To give you some insight as to what it is, Chancel Repair is a legal liability. It’s a financial obligation which dates back hundreds of years, way back to Medieval times. Some houses (and flats) stand upon land which is still subject to a perpetual liability to contribute towards the costs of repairs to the chancel of the parish Church. Even if the property is not that close in location to a Church, the potential for that liability still exists. This is why it can be difficult to ascertain if a property is affected by this liability.
It came about because the land originally formed part of a rectory, an endowment to support the priest who serves a parish. During the Middle Ages monasteries acquired a large number of those rectories and after dissolution (Under Henry VIII) some of the land previously owned by the rectories then came into lay ownership. It was the relevant acts of parliament which made it clear that the land was to be held on the same terms as the Monastic owners and that included the obligation to repair the Church.

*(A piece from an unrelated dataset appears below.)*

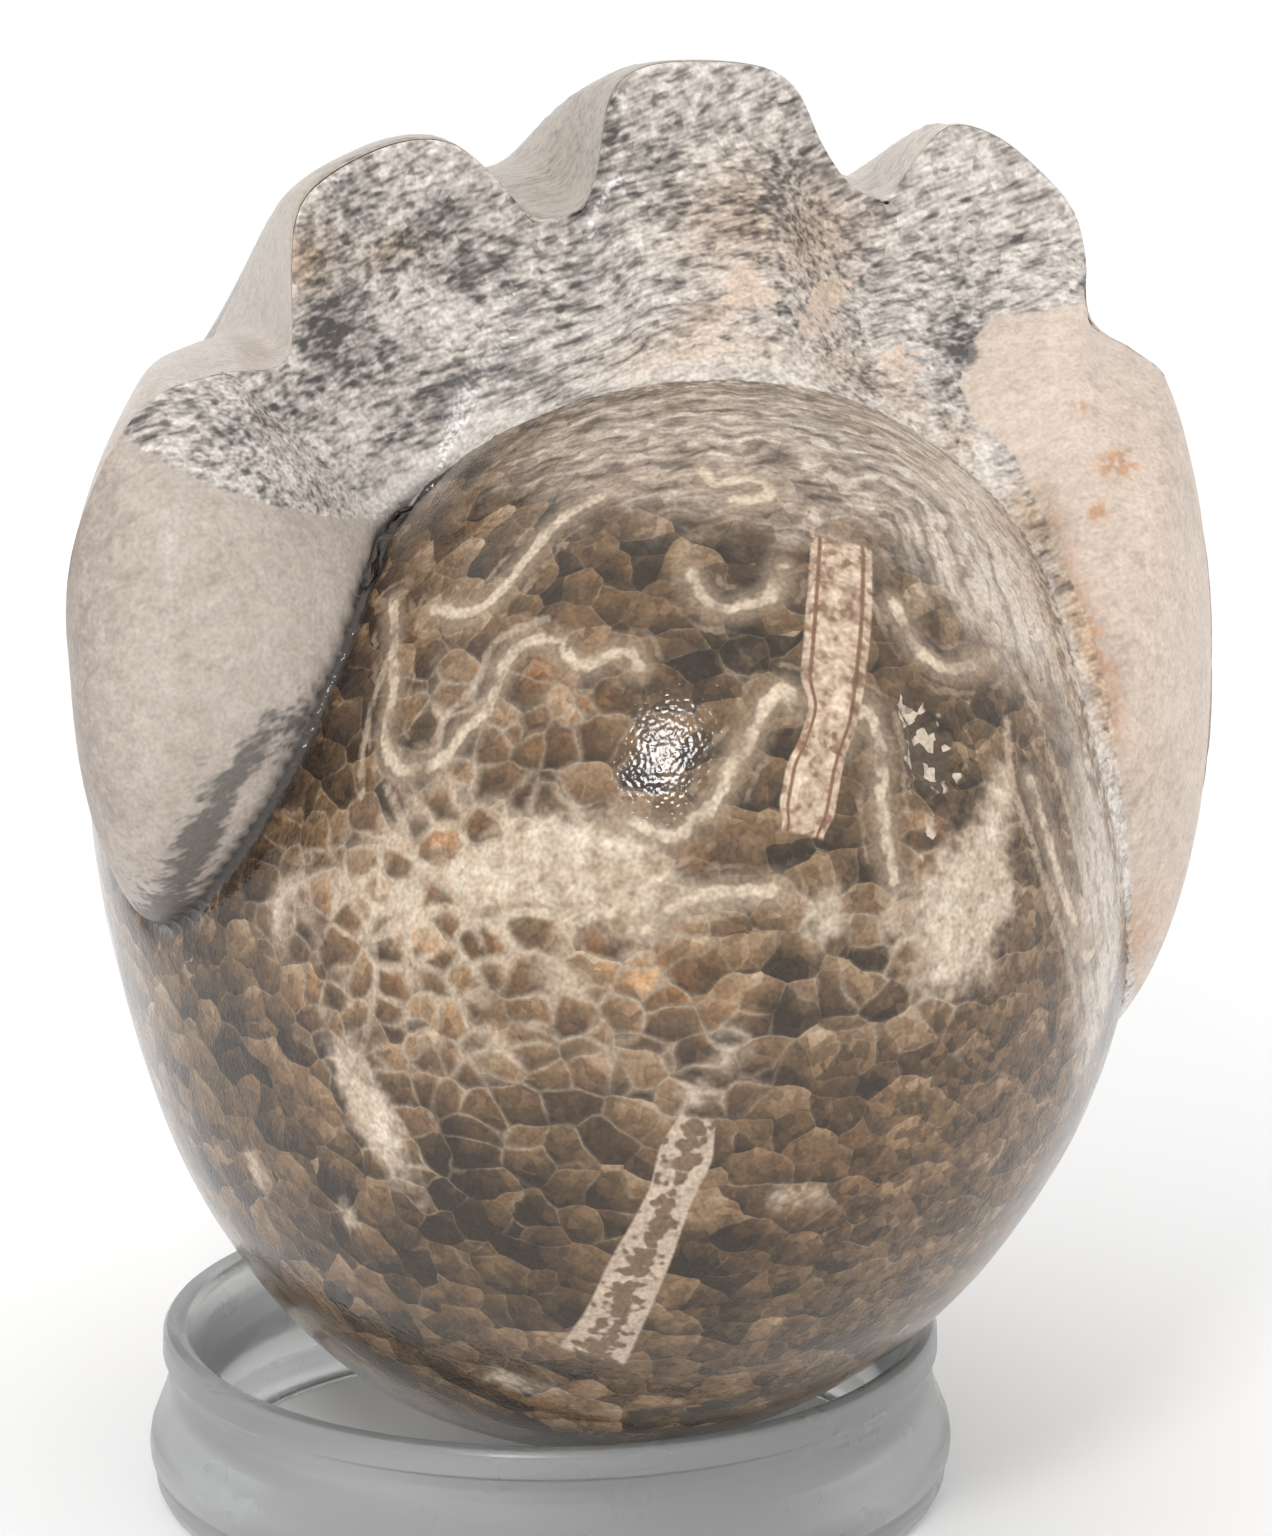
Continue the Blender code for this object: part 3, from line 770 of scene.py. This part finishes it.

There have been instances where homeowners have tried to dispute this liability. There was a well reported case in 2003 which reached the House of Lords. A couple in Warwickshire were held responsible for chancel repairs of almost £100,000.00. As they fought the case and lost the legal fees were almost £300,000.00 and they were forced to sell their home.
The Law changed in 2012 and from 13 October 2013 chancel repair ceased to be an overriding interest. This meant the parochial Church Council (PCC) had until the 12 October 2013 to register the liability at the Land Registry or it would lose automatic protection. Apparently, there was approximately 250 churches that had applied for this right to be attached to more than 12,000 properties.

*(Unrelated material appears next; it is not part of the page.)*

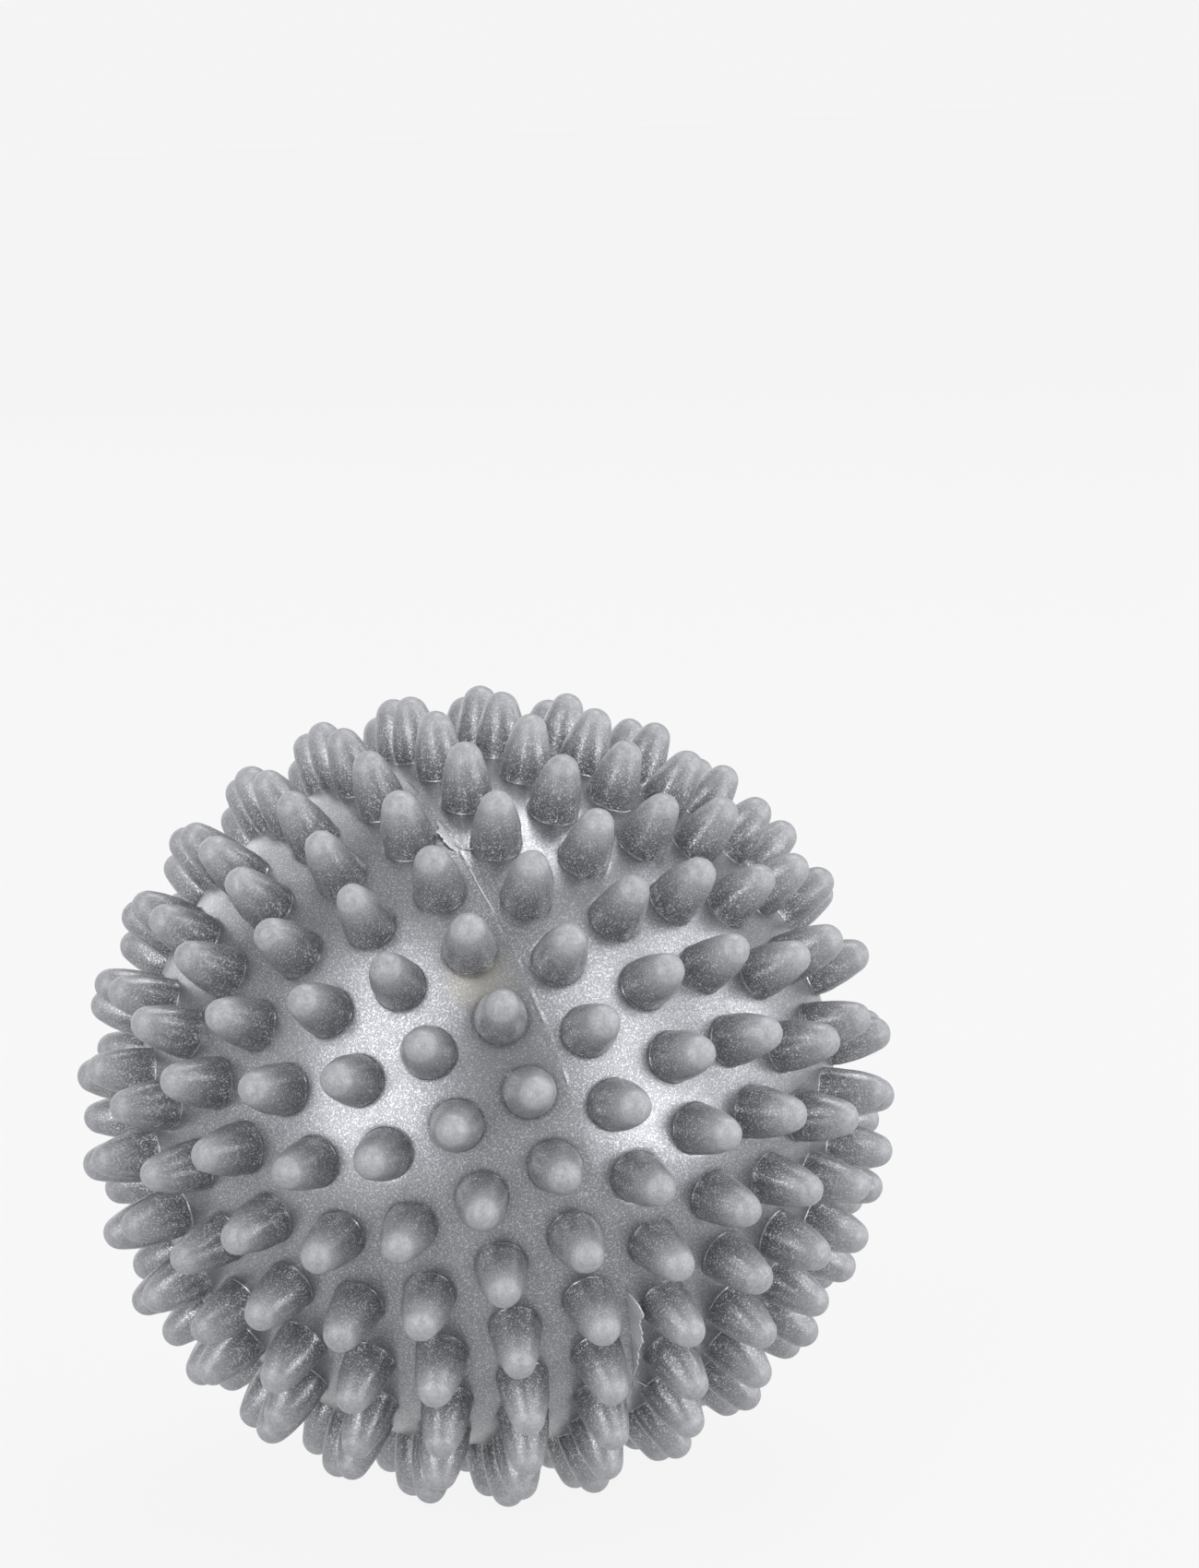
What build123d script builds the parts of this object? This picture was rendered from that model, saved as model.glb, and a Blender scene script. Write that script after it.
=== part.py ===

However, it is important to understand that despite the change in Law, chancel repair liability has not been abolished, it still exists. The fact that the Church has not registered the liability does not mean they have lost the right to apply. The right will only be lost once a property has exchanged hands for a valuable consideration. This means for money such by way of sale and not by way of gift, that does not apply.
Therefore, if a property has not changed hands for a valuable consideration since October 2013, then chancel repair could still be a liability as the church can still lodge a notice right up until Completion.
A Chancel Repair Search or Chancel Repair Indemnity Insurance are available at quite a modest cost. The Search itself will confirm whether the property is situated within a parish where a potential liability exists. If it is then Indemnity Insurance is available.
Indemnity Insurance is actually available with or without the Search.